Closed Deduction42 closed 4 years ago
You're timing at the top level scope. If you put it into a function it would compile away.
Well it appears that it only compiles away when you actually use the .field notation. I can't seem to iterate through these objects over the fieldnames (such as with "getproperty/setproperty") without incurring heavy performance losses.
function f()
v = @LArray zeros(3) (:a,:b,:c)
for ii in 1:100000
for k in (:a, :b, :c)
v[k] = v[k] + 1
end
end
return v
end
@time f()
>> 1.851394 seconds (1.20 M allocations: 18.311 MiB, 0.13% gc time)
function f()
v = @LArray zeros(3) (:a,:b,:c)
for ii in 1:100000
for k in (:a, :b, :c)
setproperty!(v, k, getproperty(v, k) + 1)
end
end
return v
end
@time f()
>> 1.862027 seconds (1.20 M allocations: 18.311 MiB, 0.11% gc time)
function f()
v = @LArray zeros(3) (:a,:b,:c)
for ii in 1:100000
v.a = v.a + 1
v.b = v.b + 1
v.c = v.c + 1
end
return v
end
@time f()
>> 0.000206 seconds (1 allocation: 112 bytes)
I can't seem to iterate through these objects over the fieldnames (such as with "getproperty/setproperty") without incurring heavy performance losses.
Yes, that is expected. It can only compile away if it's a compile-time constant. But of course, if you're iterating then why use the symbols instead of the numbers?
Because I have a big vector that contains labels to a set of smaller objects. It's basically an unscented kalman filter on a hierarchical model. I am trying to map the values of the smaller objects to the larger vector using the smaller object field names. It's just cleaner to do it this way than trying to keep track of where all these object fields sit in the vector.
Anyhow, I can probably just write something myself for this. A quick solution is to create a named tuple that indexes fields to the vector or to build a new object myself that incorporates all this. I don't think it would be too hard. By the way, thanks for getting back to me so quickly; especially since you're THE ChrisRackauckas. I'm a big fan of your work.
Because I have a big vector that contains labels to a set of smaller objects.

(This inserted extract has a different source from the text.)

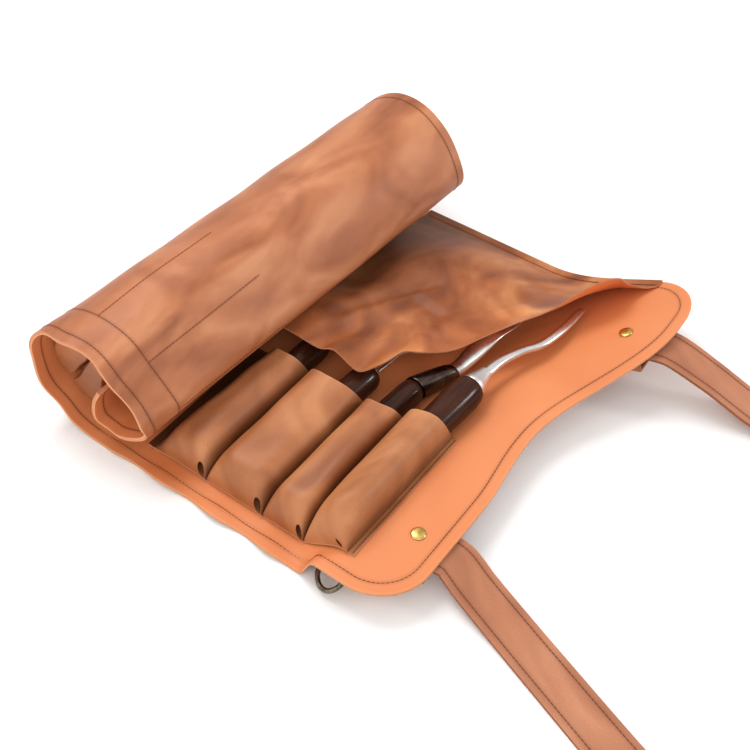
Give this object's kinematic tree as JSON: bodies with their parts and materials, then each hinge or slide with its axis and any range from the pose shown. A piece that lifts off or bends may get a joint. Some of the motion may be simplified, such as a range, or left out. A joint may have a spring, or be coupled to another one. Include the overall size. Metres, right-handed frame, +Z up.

I see. Well, you can read about what's going on here https://www.stochasticlifestyle.com/zero-cost-abstractions-in-julia-indexing-vectors-by-name-with-labelledarrays/ and you can see the function generation needs to know the name at compile time so if you do it from a list, well, it's doomed to not optimize. But what you can do is make that list of symbols instead be a tuple and use https://github.com/cstjean/Unrolled.jl to build flat code, which would then optimize. Note that you don't want to go overboard with that, because if you unroll a 1000 variable loop you can get gigantic functions and now you just have a ton of compile time, but if it's unrolling like 20 things this might be the right way to do it.
Riiiighht! That makes sense, and I think that would actually be really useful. I could see the vector having about 1000 elements in it, but the roll-out would be for a bunch of smaller objects with about 10 elements in them, so I guess it would yield a bunch of slightly larger functions. I'd only need the roll-out functionality when transitioning between vector (in the optimization codebase) and the large hierarchy (in the prediction codebase).
I tried using this package to try to make my code cleaner when indexing arrays, but as soon as I started using it, the performance dropped considerably. I ran a few benchmarks which I found disappointing, particularly for the claim "The LArrays are fully mutable arrays with labels. There is no performance loss by using the labelled instead of indexing."
This is done after multiple trials (to ensure we're not including JIT compile time). It looks like indexing by label is 100x times slower than indexing by number (but indexing an LArray is just as fast as a regular array when indexing by number). Is this a bug, am I using this wrong, or is the zero performance from labelled indexing no longer an objective?